Government isn’t a black box – it’s a black hole

It is ironic that an administration that sets such store by efficiency and private-sector methods should end up resembling Fawlty Towers.

ANY COMPANY simultaneously suffering a succession crisis, a workforce in revolt, customers complaining about service quality and value, failing computer systems and a sex scandal would either be bankrupt or threatened with dismemberment by a private equity fund.

It can’t happen to a government. But that’s about the only consolation Blair and Brown can have as they contemplate their wrecked reputations for competence. It is ironic that an administration that sets such store by efficiency and private-sector methods should end up resembling Fawlty Towers. It is doubly so that with policy differences between the two parties hardly visible, the only terrain of differentiation is execution, or ‘delivery’, as Whitehall calls it: when management is the new politics.

It would be unfair to pre-judge the Tories as managers on their past performance in office. But what is unarguable is that with the exceptions of the Iraq war and John Prescott, all the government’s difficulties stem from faulty, or Fawlty, management at the highest level. While ministers submit every other part of the public sector to audit and inspection, it is their own failure that came back to bite them in last week’s local elections. In management terms, central government is not so much a black box as a black hole.

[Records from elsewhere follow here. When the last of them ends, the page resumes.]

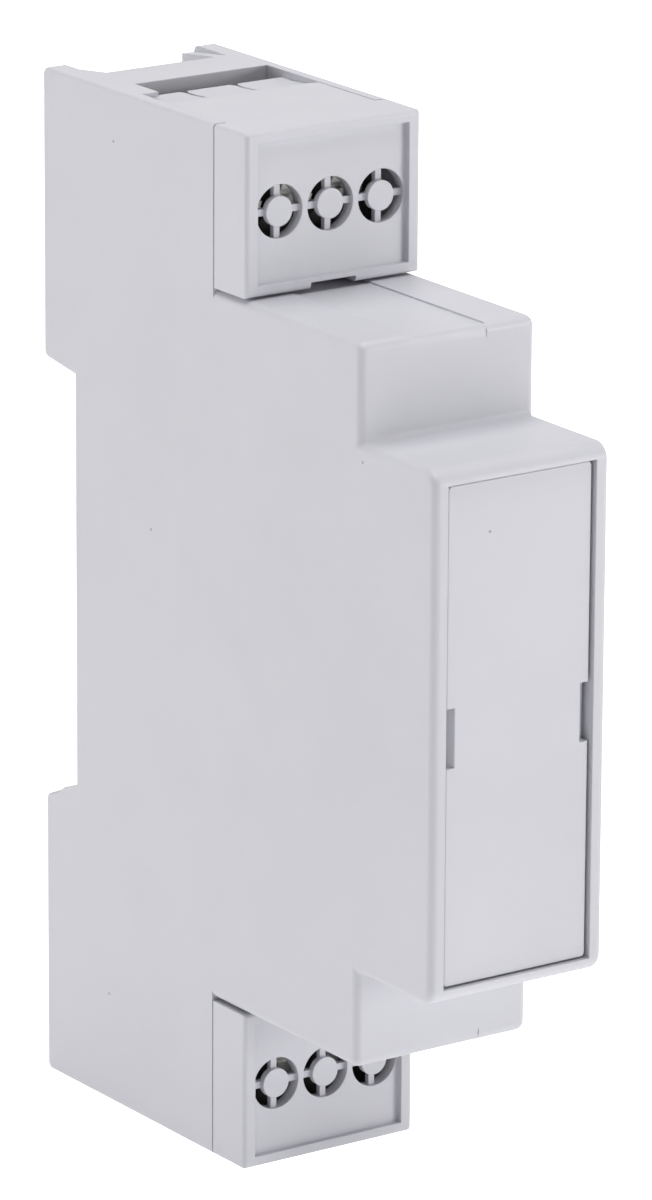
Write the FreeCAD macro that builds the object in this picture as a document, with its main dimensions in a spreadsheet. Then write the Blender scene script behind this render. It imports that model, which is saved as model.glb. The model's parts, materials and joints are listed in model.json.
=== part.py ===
import FreeCAD, Part
import math
import os

import Sketcher

# One-module DIN-rail control relay, in millimetres.
# Origin: centre of the rail seat. +X to the right seen from the front, -Y to the front, +Z up.
# The driving sizes sit in a spreadsheet, and every feature is bound to them by expressions.

SIZES = {
    # overall housing
    "body_width": 17.5,
    "body_height": 90.4,
    "nose_reach": 53.0,
    "nose_height": 45.4,
    "shoulder_reach": 42.5,
    "shoulder_height": 62.2,
    "cover_reach": 26.0,
    "seam_reach": 21.1,
    "recess_depth": 5.0,
    "recess_top": 19.1,
    "recess_bottom": 17.7,
    "recess_rise": 0.7,
    "recess_fall": 2.1,
    "side_wall": 1.2,
    "roof_wall": 1.3,
    "fit_gap": 0.1,
    # foot of the housing, behind the terminal chambers
    "foot_roof": 2.6,
    "chamber_back": 5.0,
    "chamber_wall": 1.2,
    "pocket_lip_end": 8.6,
    "pocket_lip_width": 1.65,
    "pocket_lip_wall": 0.42,
    "trough_width": 11.0,
    "trough_depth": 1.45,
    "trough_run": 5.0,
    "land_width": 13.5,
    "land_depth": 0.6,
    # shallow strip along each shoulder
    "strip_width": 7.6,
    "strip_depth": 0.15,
    "strip_wrap": 1.3,
    # nose frame and its snap-in panel
    "window_width": 14.8,
    "window_height": 42.8,
    "panel_set_back": 0.35,
    "panel_thickness": 1.2,
    "panel_side_gap": 0.25,
    "panel_end_gap": 0.15,
    "ledge_wall": 1.2,
    "ledge_width": 1.1,
    "pry_ramp_width": 0.85,
    "pry_ramp_height": 5.1,
    "pry_ramp_depth": 0.9,
    "panel_leg_reach": 4.5,
    "panel_leg_width": 5.0,
    "panel_leg_wall": 1.0,
    "panel_leg_place": 12.0,
    # rounding of the housing's outside edges
    "nose_side_radius": 0.7,
    "nose_end_radius": 1.5,
    "shoulder_radius": 0.8,
    "edge_radius": 0.3,
    "root_radius": 0.45,
    "back_radius": 0.6,
    # terminal covers
    "cover_lift": 0.2,
    "seam_gap": 0.15,
    "cover_front_wall": 1.7,
    "face_recess": 0.55,
    "border_side": 1.15,
    "border_end": 0.95,
    "pole_pitch": 5.1,
    "screw_height": 38.2,
    "hole_diameter": 4.6,
    "knockout_diameter": 2.6,
    "knockout_wall": 0.6,
    "rib_width": 0.6,
    "rib_set_back": 0.4,
    "rib_wall": 0.5,
    "tongue_drop": 0.03,
    "tongue_wall": 1.4,
    "tongue_gap": 0.04,
    "tongue_end": 7.3,
    "finger_length": 5.6,
    "finger_fall": 0.6,
    "finger_slot": 0.3,
    "finger_corner": 0.45,
    "pry_notch_width": 4.5,
    "pry_notch_height": 0.55,
    "cover_radius": 0.4,
    # rear base with the rail seat and the fixed hook
    "base_wall": 1.6,
    "base_plate": 1.3,
    "seat_relief": 0.15,
    "seat_relief_margin": 0.2,
    "hook_width": 9.0,
    "hook_height": 16.2,
    "flange_room": 1.25,
    "hook_wall": 2.0,
    # sliding rail latch and its spring
    "latch_width": 8.6,
    "latch_wall": 2.3,
    "latch_top": 16.3,
    "latch_end_set_back": 0.6,
    "latch_travel": 3.5,
    "latch_window_width": 4.6,
    "lug_height": 1.5,
    "lug_top": 34.0,
    "spring_wire": 0.35,
    "spring_radius": 0.85,
    "spring_length": 9.3,
    # terminal blocks, clamps, screws and bus bars
    "block_front": 20.9,
    "cell_width": 4.1,
    "cell_front": 17.2,
    "cell_back": 6.1,
    "cell_height": 6.6,
    "clamp_width": 3.7,
    "clamp_height": 5.0,
    "clamp_front": 11.8,
    "clamp_front_wall": 1.0,
    "clamp_back": 6.4,
    "clamp_back_wall": 0.8,
    "clamp_side_wall": 0.45,
    "screw_diameter": 2.5,
    "screw_play": 0.05,
    "screw_head_diameter": 3.9,
    "screw_head_wall": 1.45,
    "screw_seat": 19.0,
    "screw_tip": 11.0,
    "screw_slot": 0.6,
    "screw_slot_depth": 0.75,
    "head_room": 0.3,
    "bar_front": 10.6,
    "bar_wall": 0.8,
    "bar_width": 2.5,
    "bar_tip": 41.0,
    "pin_width": 1.0,
    "pin_rows": 27.5,
    "pin_row_step": 2.0,
    # circuit board
    "board_wall": 1.6,
    "board_side_room": 0.95,
    "board_end_room": 0.3,
    "board_back": 2.6,
    "board_hole": 1.5,
    # relay on the board
    "relay_room": 0.15,
    "relay_width": 10.2,
    "relay_bottom": 10.0,
    "relay_top": 12.8,
    "relay_back": 3.4,
    "relay_wall": 0.5,
    "pivot_radius": 0.2,
    "coil_depth": 6.2,
    "coil_radius": 3.7,
    "core_radius": 1.5,
    "bobbin_flange": 0.8,
    "bobbin_rim": 0.35,
    "bobbin_tube": 0.55,
    "pole_rim": 0.9,
    "pole_wall": 0.8,
    "yoke_wall": 1.1,
    "yoke_width": 7.2,
    "pole_gap": 0.58,
    "armature_wall": 1.0,
    "armature_width": 6.8,
    "leaf_wall": 0.2,
    "leaf_width": 3.0,
    "carrier_wall": 0.9,
    "blade_wall": 0.3,
    "button_wall": 0.3,
    "post_wall": 0.4,
    "contact_swing": 0.68,
}


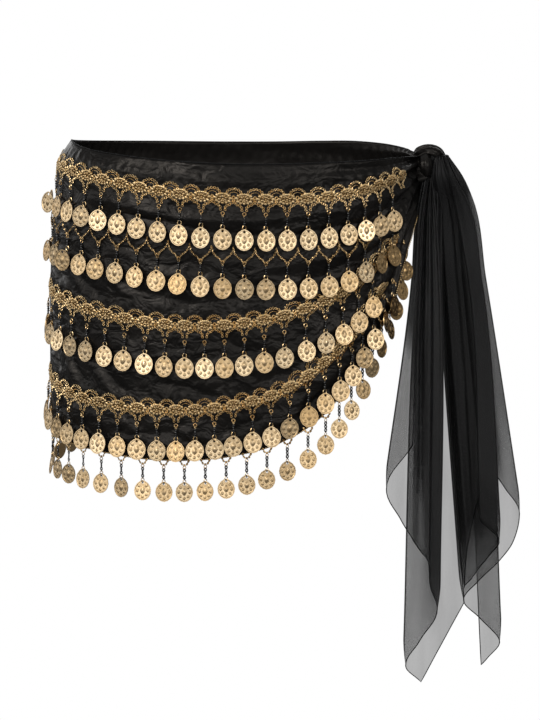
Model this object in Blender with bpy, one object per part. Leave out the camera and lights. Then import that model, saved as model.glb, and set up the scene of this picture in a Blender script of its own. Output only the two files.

Here are some howlers a management audit of the government might pick out:

* Bungled succession planning The most glaring mistake is entirely self-made. Like all bungled successions, the Blair-Brown stand-off wounds both individuals and the collective, wasting energy and paralysing decision-making. Succession crises are by no means unknown in the private sector, but even the weakest board would have fired one or both of the feuding pair by now.

* Confusing ends and means, and cause and effect This causes ministers to do things the wrong way around. Reform is a result, not a starting point – it’s impossible to know in advance, before establishing real demand and capacity and removing the waste from the system, what resources will be needed for a task. A textbook case of how not to do it is the campaign of the Department of Work and Pensions (DWP) to cut 30,000 jobs to meet arbitrary efficiency targets. The result: strikes, permanently engaged phones at call centres and increasing violence in benefits offices due to deteriorating service. This is reform in reverse: raising costs and worsening service.

* Poor procurement Having outsourced IT and management capability, Whitehall is a sucker for computer and consultancy salesmen. Bad clients get expensive and overdue projects. The total cost of the new NHS computer systems could in one estimate reach pounds 40bn. Minor in comparison, Defra’s new computer system for making farm payments is now five months late if, as is likely, it has not made them by the end of June, the department will face a pounds 20m EU fine.

Having obliged the public sector to install IT-enabled call centres, supposedly to free resources for the front line but actually doing nothing of the kind, ministers are perpetrating the same mistake on a much larger scale by bullying councils, police forces and even research councils to set up vast IT factories to handle routine administrative functions. These units will cut little cost and make waste harder to remove since it is now hidden in computers.

* Overestimating the gains and underestimating the cost of change projects The travails of the DWP is one example. So is the near meltdown of the NHS, which has been reformed so often (in fact subjected to every known form of mismanagement) that it no longer knows its arse from its elbow. More than anything, the howling down of Patricia Hewitt by NHS nurses is a symptom of change fatigue. Meanwhile, HM Revenue and Customs is so busy restructuring that it is unable to prevent VAT fraudsters making off with up to pounds 7bn this financial year, the equivalent of 2p on income tax.

* Failure to take a joined-up view The Treasury pensions catastrophe – Labour’s worst failure – is the most glaring example. At the ‘seriously dysfunctional’ Home Office – an extraordinary admission from a government that has run it since 1997 – the inability to get prison and immigration services to talk to each other is indeed a comprehensive systems failure problems in the probation service and the courts are nearly as bad. Managing by target aggravates the fragmentation. For example, some suspect that the Home Office’s carelessness with criminal deportees can be traced back to Tony Blair’s airy promise to waft away half of all asylum seekers in 2004. Simply releasing foreign criminals at the end of their sentence is one convenient way of reducing the numbers.

The late JK Galbraith once remarked that left-wing governments’ penchant for intervening meant that they needed to be better at management than right-wing ones. The truth is that practically the only areas the government has got half right – the economy and the railways – are the ones it has removed itself from. Everywhere else, ignoring Galbraith and its own heritage, Labour has marched management backwards. Meet the new boss, same as the old boss.